As an example, here is the code for the dom writer:
phase PROCESS {
sub \#PCDATA = {
my ($dom, $str) = @_;
if (! $nobackn) {
$dom->{text} =~ s/\n\n/\n\\n\\\n/g;
$dom->{text} =~ s/ $/ \\n\\/;
}
$dom->{text} .= "\n" unless substr($dom->{text},-1) eq "\n";
return $dom->{text};
}
sub .* = {
my ($dom, $str) = @_;
$str =~ s/^/ /mg unless $str eq '';
my $attr = defined $dom->{attr} ?
join('',map(qq( $_) . (defined $dom->{attr}{$_} ?
qq(="$dom->{attr}{$_}") : ""),
sort keys %{$dom->{attr}})) : '';
my $internal = '';
if (defined $dom->{internal} && %{$dom->{internal}}) {
my $int = $dom->{internal};
$internal = " .. internal attributes:\n";
my $spaces = (" " x 9);
$internal .= "$spaces.transform: $int->{'.transform'}\n";
$internal .= "$spaces.details:\n";
my $key;
foreach $key (sort keys %{$int->{'.details'}}) {
my $val = $int->{'.details'}{$key};
my $string;
if (ref($val) eq 'DOM') {
$string = main::ProcessDOM($val);
$string =~ s/^/$spaces /mg;
$string = "\n$string";
}
elsif ($val eq "") { $string = " None\n" }
else { $string = " $val\n" }
$internal .= "$spaces $key:$string";
}
}
return "<$dom->{tag}$attr>\n$str$internal";
}
}
This example is perhaps not typical, since it needs to call the internal main::ProcessDOM routine in order to process the DOM objects in the internal .details field of the DOM; most writers should have no need to do so.

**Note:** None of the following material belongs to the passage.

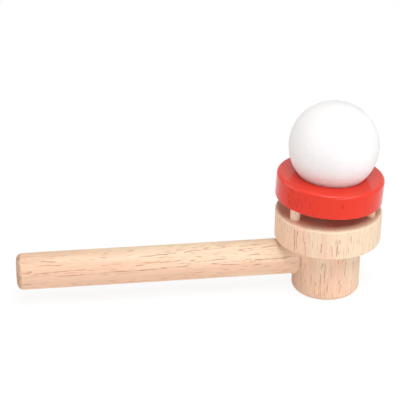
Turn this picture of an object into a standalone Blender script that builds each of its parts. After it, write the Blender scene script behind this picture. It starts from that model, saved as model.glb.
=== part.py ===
"""Floating ball pipe toy: a turned wooden pipe whose breath lifts a light ball out of a red ring.

Metres, +Z up. The origin is the centre of the foot's flat face. The bowl's axis is +Z and the stem
runs out along -X. The ball lifts off its seat along +Z.
"""

import math

import bmesh
import bpy
from mathutils import Vector

# Bowl: one turned block, a flat head on a narrower base
BASE_DIAMETER = 0.0282
BASE_HEIGHT = 0.0238
HEAD_DIAMETER = 0.0437
HEAD_THICKNESS = 0.0127
FOOT_ROUND = 0.0022
HEAD_TOP_ROUND = 0.0011
HEAD_UNDER_ROUND = 0.0006

# Stem: a drilled dowel, glued into the side of the base
STEM_DIAMETER = 0.0150
STEM_REACH = 0.1281
STEM_AXIS_HEIGHT = 0.0146
STEM_SIDE_OFFSET = 0.0010
STEM_SOCKET_DEPTH = 0.0085
STEM_TIP_CHAMFER = 0.0005
MOUTH_ROUND_ALONG = 0.0026
MOUTH_ROUND_ACROSS = 0.0034

# Airway: through the stem, then up the middle of the head
AIR_BORE = 0.0050
JET_COUNTERSINK = 0.0005

# Ring: the ball's seat, turned to the head's width and held over it by pegs, leaning a little
RING_DIAMETER = HEAD_DIAMETER
RING_WALL = 0.0083
RING_THICKNESS = 0.0102
RING_TOP_ROUND = 0.0012
RING_UNDER_ROUND = 0.0006
SEAT_ROUND = 0.0004
RING_AIR_GAP = 0.0051
RING_LEAN = math.radians(3.07)

# Pegs: three like dowels between head and ring, in the middle of the ring's wall
PEG_COUNT = 3
PEG_DIAMETER = 0.0040
PEG_FIRST_ANGLE = math.radians(88.5)
PEG_HOLE_DEPTH = 0.0055
PEG_CHAMFER = 0.0003

# Ball: light foam, loose on its seat
BALL_DIAMETER = 0.0363

# Clearances: the glue film of every joint, and the ball's gap to its seat
GLUE_GAP = 0.0003
BALL_SEAT_GAP = 0.0003

# Steps of the turned shapes
BODY_STEPS = 64
STEM_STEPS = 48
PEG_STEPS = 20
BALL_STEPS = 40
ROUND_STEPS = 4
CUT_OVERRUN = 0.0010
SMOOTH_ANGLE = math.radians(35)

# Worked out from the sizes above
BASE_RADIUS = BASE_DIAMETER / 2
HEAD_RADIUS = HEAD_DIAMETER / 2
STEM_RADIUS = STEM_DIAMETER / 2
BORE_RADIUS = AIR_BORE / 2
PEG_RADIUS = PEG_DIAMETER / 2
HEAD_TOP = BASE_HEIGHT + HEAD_THICKNESS
SOCKET_FLOOR = -(BASE_RADIUS - STEM_SOCKET_DEPTH)
SEAT_HOLE_RADIUS = RING_DIAMETER / 2 - RING_WALL
PEG_REACH = RING_DIAMETER / 2 - RING_WALL / 2
RING_HALF = RING_THICKNESS / 2
RING_CENTRE = Vector((0, 0, HEAD_TOP + RING_AIR_GAP + RING_HALF / math.cos(RING_LEAN)))
RING_NORMAL = Vector((math.sin(RING_LEAN), 0, math.cos(RING_LEAN)))


def clear_scene():
    """Remove whatever the scene holds, so that it holds the toy alone."""
    for old in list(bpy.data.objects):
        bpy.data.objects.remove(old, do_unlink=True)


def finish(name, colour, roughness):
    """A plain surface of one colour, red, green and blue from 0 to 1."""
    material = bpy.data.materials.new(name)
    material.use_nodes = True
    shader = material.node_tree.nodes["Principled BSDF"]
    shader.inputs["Base Color"].default_value = (*colour, 1)
    shader.inputs["Roughness"].default_value = roughness
    shader.inputs["Metallic"].default_value = 0
    return material


def bare_wood():
    return finish("bare_wood", (0.80, 0.58, 0.40), 0.6)


def dowel_wood():
    return finish("dowel_wood", (0.78, 0.55, 0.37), 0.6)


def peg_wood():
    return finish("peg_wood", (0.76, 0.56, 0.40), 0.65)


def red_paint():
    return finish("red_paint", (0.78, 0.055, 0.030), 0.35)


def white_foam():
    return finish("white_foam", (0.93, 0.92, 0.91), 0.85)


def corner(radius, height, across, along, start, end):
    """Points of a quarter round about (radius, height), between two angles in degrees."""
    points = []
    for step in range(ROUND_STEPS + 1):
        angle = math.radians(start + (end - start) * step / ROUND_STEPS)
        points.append((radius + across * math.cos(angle), height + along * math.sin(angle)))
    return points


def turned(name, profile, steps, material, closed=False):
    """A solid turned about Z from (radius, height) points that run up its outside.

    An open profile starts and ends on the axis. A closed one goes round a ring's section.
    """
    work = bmesh.new()
    points = [work.verts.new((radius, 0, height)) for radius, height in profile]
    pairs = list(zip(points, points[1:]))
    if closed:
        pairs.append((points[-1], points[0]))
    edges = [work.edges.new(pair) for pair in pairs]
    bmesh.ops.spin(
        work,
        geom=points + edges,
        axis=(0, 0, 1),
        cent=(0, 0, 0),
        steps=steps,
        angle=2 * math.pi,
        use_merge=True,
    )
    bmesh.ops.remove_doubles(work, verts=work.verts, dist=1e-6)
    bmesh.ops.recalc_face_normals(work, faces=work.faces)
    return placed_mesh(name, work, material)


def placed_mesh(name, work, material):
    """Put a finished bmesh in the scene as an object, smooth except at its sharp corners."""
    mesh = bpy.data.meshes.new(name)
    work.to_mesh(mesh)
    work.free()
    mesh.shade_smooth()
    mesh.set_sharp_from_angle(angle=SMOOTH_ANGLE)
    if material:
        mesh.materials.append(material)
    piece = bpy.data.objects.new(name, mesh)
    bpy.context.scene.collection.objects.link(piece)
    return piece


def drill(name, profile, steps):
    """A turned cutter. It shows as a wire and isn't one of the toy's pieces."""
    cutter = turned(name, profile, steps, None)
    cutter.hide_render = True
    cutter.display_type = "WIRE"
    return cutter


def cut(piece, cutter):
    """Take the cutter's shape out of the piece."""
    hole = piece.modifiers.new(cutter.name, "BOOLEAN")
    hole.operation = "DIFFERENCE"
    hole.solver = "EXACT"
    hole.object = cutter


def plain_hole(radius, low, high):
    """Profile of a straight flat-ended hole."""
    return [(0, low), (radius, low), (radius, high), (0, high)]


def lay_along_stem(piece):
    """Turn a piece's own Z to -X, along the stem's axis."""
    piece.location = (0, STEM_SIDE_OFFSET, STEM_AXIS_HEIGHT)
    piece.rotation_euler = (0, -math.pi / 2, 0)


def peg_places():
    """The pegs' centres in plan, the back one first, then round past the stem."""
    for index in range(PEG_COUNT):
        angle = PEG_FIRST_ANGLE + 2 * math.pi * index / PEG_COUNT
        yield PEG_REACH * math.cos(angle), PEG_REACH * math.sin(angle)


def ring_underside(x):
    """Height of the leaning ring's lower face over a place x along the stem's direction."""
    middle = RING_CENTRE.z - RING_HALF / math.cos(RING_LEAN)
    return middle - x * math.tan(RING_LEAN)


def peg_length():
    """The longest peg that still clears both hole ends where the ring is nearest the head."""
    spans = [ring_underside(x) + PEG_HOLE_DEPTH - (HEAD_TOP - PEG_HOLE_DEPTH) for x, y in peg_places()]
    return min(spans) - 2 * GLUE_GAP


def bowl_profile():
    """Outside of the bowl, from the middle of the foot to the middle of the head's top."""
    head_foot = BASE_HEIGHT + HEAD_UNDER_ROUND
    head_rim = HEAD_TOP - HEAD_TOP_ROUND
    foot_edge = corner(BASE_RADIUS - FOOT_ROUND, FOOT_ROUND, FOOT_ROUND, FOOT_ROUND, -90, 0)
    head_reach = HEAD_RADIUS - HEAD_UNDER_ROUND
    under_edge = corner(head_reach, head_foot, HEAD_UNDER_ROUND, HEAD_UNDER_ROUND, -90, 0)
    top_reach = HEAD_RADIUS - HEAD_TOP_ROUND
    top_edge = corner(top_reach, head_rim, HEAD_TOP_ROUND, HEAD_TOP_ROUND, 0, 90)
    neck = [(BASE_RADIUS, BASE_HEIGHT)]
    return [(0, 0)] + foot_edge + neck + under_edge + top_edge + [(0, HEAD_TOP)]


def stem_drill():
    """Socket for the stem and the narrower passage that goes on to the bowl's axis."""
    socket = STEM_RADIUS + GLUE_GAP
    floor = -SOCKET_FLOOR
    outside = HEAD_RADIUS + CUT_OVERRUN
    profile = [(0, 0), (BORE_RADIUS, 0), (BORE_RADIUS, floor), (socket, floor), (socket, outside), (0, outside)]
    cutter = drill("stem_drill", profile, STEM_STEPS)
    lay_along_stem(cutter)
    return cutter


def jet_drill():
    """Upright channel from below the stem's passage to the countersunk jet in the head's top."""
    low = STEM_AXIS_HEIGHT - BORE_RADIUS - CUT_OVERRUN
    wide = BORE_RADIUS + JET_COUNTERSINK
    profile = [
        (0, low),
        (BORE_RADIUS, low),
        (BORE_RADIUS, HEAD_TOP - JET_COUNTERSINK),
        (wide, HEAD_TOP),
        (wide, HEAD_TOP + CUT_OVERRUN),
        (0, HEAD_TOP + CUT_OVERRUN),
    ]
    return drill("jet_drill", profile, STEM_STEPS)


def make_bowl(material):
    """The turned block, drilled for the stem, the jet and the pegs."""
    bowl = turned("pipe_bowl", bowl_profile(), BODY_STEPS, material)
    cut(bowl, stem_drill())
    cut(bowl, jet_drill())
    hole = PEG_RADIUS + GLUE_GAP
    for index, (x, y) in enumerate(peg_places()):
        profile = plain_hole(hole, HEAD_TOP - PEG_HOLE_DEPTH, HEAD_TOP + CUT_OVERRUN)
        cutter = drill(f"head_peg_drill_{index}", profile, PEG_STEPS)
        cutter.location = (x, y, 0)
        cut(bowl, cutter)
    return bowl


def make_stem(material):
    """The drilled dowel, its tip in the socket and its mouth end rounded over."""
    tip = -SOCKET_FLOOR + GLUE_GAP
    shoulder = STEM_REACH - MOUTH_ROUND_ALONG
    mouth = corner(
        STEM_RADIUS - MOUTH_ROUND_ACROSS, shoulder, MOUTH_ROUND_ACROSS, MOUTH_ROUND_ALONG, 0, 90
    )
    profile = [
        (BORE_RADIUS, tip),
        (STEM_RADIUS - STEM_TIP_CHAMFER, tip),
        (STEM_RADIUS, tip + STEM_TIP_CHAMFER),
    ]
    profile += mouth + [(BORE_RADIUS, STEM_REACH)]
    stem = turned("pipe_stem", profile, STEM_STEPS, material, closed=True)
    lay_along_stem(stem)
    return stem


def ring_profile():
    """Section of the ring about its own middle, round the outside and back down the hole."""
    outer = RING_DIAMETER / 2
    hole = SEAT_HOLE_RADIUS
    under = corner(
        outer - RING_UNDER_ROUND, RING_UNDER_ROUND - RING_HALF, RING_UNDER_ROUND, RING_UNDER_ROUND, -90, 0
    )
    top = corner(
        outer - RING_TOP_ROUND, RING_HALF - RING_TOP_ROUND, RING_TOP_ROUND, RING_TOP_ROUND, 0, 90
    )
    seat = seat_edge()
    hole_foot = corner(hole + SEAT_ROUND, SEAT_ROUND - RING_HALF, SEAT_ROUND, SEAT_ROUND, 180, 270)
    return under + top + seat + hole_foot


def seat_edge():
    """The rounded upper edge of the ring's hole, which the ball rests on."""
    middle = SEAT_HOLE_RADIUS + SEAT_ROUND
    return corner(middle, RING_HALF - SEAT_ROUND, SEAT_ROUND, SEAT_ROUND, 90, 180)


def make_ring(material):
    """The painted ring, leaning about Y, with an upright blind hole for each peg."""
    ring = turned("ball_seat_ring", ring_profile(), BODY_STEPS, material, closed=True)
    ring.location = RING_CENTRE
    ring.rotation_euler = (0, RING_LEAN, 0)
    hole = PEG_RADIUS + GLUE_GAP
    for index, (x, y) in enumerate(peg_places()):
        profile = plain_hole(hole, HEAD_TOP, ring_underside(x) + PEG_HOLE_DEPTH)
        cutter = drill(f"ring_peg_drill_{index}", profile, PEG_STEPS)
        cutter.location = (x, y, 0)
        cut(ring, cutter)
    return ring


def make_pegs(material):
    """Three like dowels that share one mesh, each standing on the floor of its hole in the head."""
    length = peg_length()
    tip = PEG_RADIUS - PEG_CHAMFER
    profile = [
        (0, 0),
        (tip, 0),
        (PEG_RADIUS, PEG_CHAMFER),
        (PEG_RADIUS, length - PEG_CHAMFER),
        (tip, length),
        (0, length),
    ]
    names = ("ring_peg_back", "ring_peg_left", "ring_peg_right")
    foot = HEAD_TOP - PEG_HOLE_DEPTH + GLUE_GAP
    first = turned(names[0], profile, PEG_STEPS, material)
    for name, (x, y) in zip(names, peg_places()):
        peg = first
        if name != names[0]:
            peg = bpy.data.objects.new(name, first.data)
            bpy.context.scene.collection.objects.link(peg)
        peg.location = (x, y, foot)


def ball_height():
    """How far above the ring's middle the ball's centre comes to rest on the seat's edge."""
    reach = BALL_DIAMETER / 2 + BALL_SEAT_GAP
    return max(height + math.sqrt(max(reach**2 - radius**2, 0)) for radius, height in seat_edge())


def make_ball(material):
    """The loose ball, its origin at its centre, on the line along which it floats up."""
    work = bmesh.new()
    radius = BALL_DIAMETER / 2
    bmesh.ops.create_uvsphere(work, u_segments=BALL_STEPS, v_segments=BALL_STEPS // 2, radius=radius)
    ball = placed_mesh("float_ball", work, material)
    ball.location = RING_CENTRE + RING_NORMAL * ball_height()
    return ball


def build():
    clear_scene()
    make_bowl(bare_wood())
    make_stem(dowel_wood())
    make_ring(red_paint())
    make_pegs(peg_wood())
    ball = make_ball(white_foam())
    print("peg length", round(peg_length(), 5), "ball centre", [round(v, 5) for v in ball.location])


build()
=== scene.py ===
# %% [markdown]
# # Floating ball pipe
#
# The real toy is a small wooden blow pipe. Breath goes in at the end of the long stem, turns up
# inside the round bowl and leaves through a jet in the middle of its flat head. A light foam ball
# rests in a red ring above the jet, and a steady breath lifts the ball and holds it in the air.
#
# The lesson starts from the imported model: seven plain solids with the right sizes in the right
# places. Each of them is made again on the same spot with finer edges, and gets a finish of its
# own.

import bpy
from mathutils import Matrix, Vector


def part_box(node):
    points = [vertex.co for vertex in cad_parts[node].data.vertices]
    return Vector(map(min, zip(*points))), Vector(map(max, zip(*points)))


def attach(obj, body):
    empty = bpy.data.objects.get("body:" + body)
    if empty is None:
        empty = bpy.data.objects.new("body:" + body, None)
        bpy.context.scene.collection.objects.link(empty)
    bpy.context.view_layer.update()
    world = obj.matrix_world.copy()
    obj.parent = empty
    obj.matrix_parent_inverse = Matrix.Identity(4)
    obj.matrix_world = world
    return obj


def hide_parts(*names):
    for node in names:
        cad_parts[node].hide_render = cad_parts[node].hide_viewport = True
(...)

It is also up to the writer to provide the documentation that appears when the user runs trip -h. Any comment in the writer appearing in a POD (Perl's Plain-Old-Documentation) Description section is printed for the writer's help. For example, here is the help documentation from the dom writer:
=pod
=begin reST
=begin Description
This writer dumps out the internal Document Object Model (DOM, also
known as a doctree) in an indented format known as pseudo-XML. It
is useful for checking the results of the parser or transformations.
It recognizes the following defines:
-W nobackn Disables placing "\\n\\" at ends of lines that would
otherwise end in whitespace.
=end Description
=end reST
=cut
Note
The help text should parse correctly as reStructuredText, since it is passed through trip to create the web documentation.